教科「保健体育」
食育というような新しい概念もできてきました。なんでもかんでも、学校で教えればよいということでもあるまいに。当然、健康ということに関しても、ある程度の知識は必要です。迷信を信じさせるよりは、正しいことを学校で教える必要があります。ですから、保健の授業も、家庭科と連携しながら、子供たちに生きる上で必要な知識を与えなくてはなりません。
実技である体育については、非常に多くの可能性を秘めた科目だと思っています。まず、体育は、自分の身体を使うということです。自分の身体を使って、人を感動させるのです。スポーツ観戦などは、よい例です。また、オリンピックの体操競技を思い浮かべれば、明らかでしょう。身体の動きを見て、人は感動することができるのです。身体で、人を感動させることができるのです。
ダンスの授業など、もうほとんど芸術だと思っています。どうやって身体で喜びや悲しみを表現することができるのでしょうか。私には、サッパリ分からないのです。表情は、効果的な手段でしょうが、表情がなくても、喜びや悲しみを表すことができるはずです。能は、面をつけて舞うのですから。
体育においては、いろいろなスポーツの指導をします。スポーツは、生涯にわたって楽しむことができます。スポーツには、それぞれルールがあって、知っているのと知らないのでは、楽しみ方が違ってきます。ルールを知っているから、パフォーマンスのすごさも分かるのです。ですから、子供たちにスポーツのルールを知識として与えることは、重要なことだと思います。
もちろん、体験させることも、必要でしょう。サッカーはこう、バレーはこう、走り高跳びはこう・・・。スポーツはたくさんありますから、少しでも多くのことを体験させたい。それは、そうなのですが、私は、こう思っています。全ては、身体を動かすことによって表現される。その表現のしかたが、サッカーであったりバレーであったりするだけで、身体運動ということでまとめられるのではないか、と。つまり、身体運動の基本というものがあって、それをマスターすれば、あらゆる競技ができるようになる。その基本を教えるのが、体育であればいいなぁ、と思うのです。
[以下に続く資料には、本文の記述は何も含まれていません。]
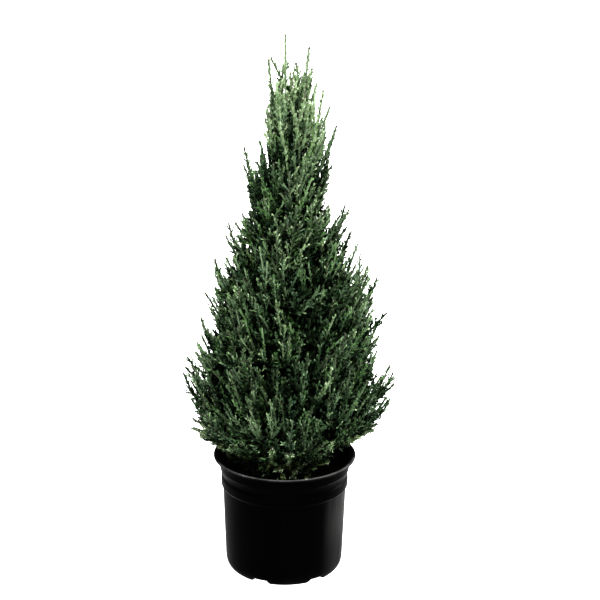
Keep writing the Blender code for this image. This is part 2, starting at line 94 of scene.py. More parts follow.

身体運動は、脳の訓練です。最初はぎこちない動きが、スムーズな動きになります。これは、その運動をするのに、最初は多くの脳細胞が活動しているけど、その動きを反復して行うと、自動制御機能ができあがって、多くの脳細胞が活動しなくても、その運動を行うことができるのだろうと思います。たとえば、立って歩くことは、非常に困難なことです。最初は、いろいろな情報を分析するだけの脳細胞が必要なのですが、そのうちに何も考えずに歩けるようになります。すごい自動制御になっているわけです(この自動制御に混乱を生じさせて倒すのが武術の技です)。その自動制御にいたるまでに、スランプが訪れます。このとき、反復練習をしなくても、脳細胞が活動していれば、自動制御はできあがっていきますから、何も練習しなくても技術が向上することがあるのです。スランプ脱出です。
このような脳の訓練で、どのようなものが一番効果的なのかが分かりません。基本的なものがあるのか、個人ごとに異なっているのか。研究成果を知りたいものです。
身体運動の基礎基本。スパースターへとたどり着くことのできる道筋。だれか解明してくれませんかねぇ。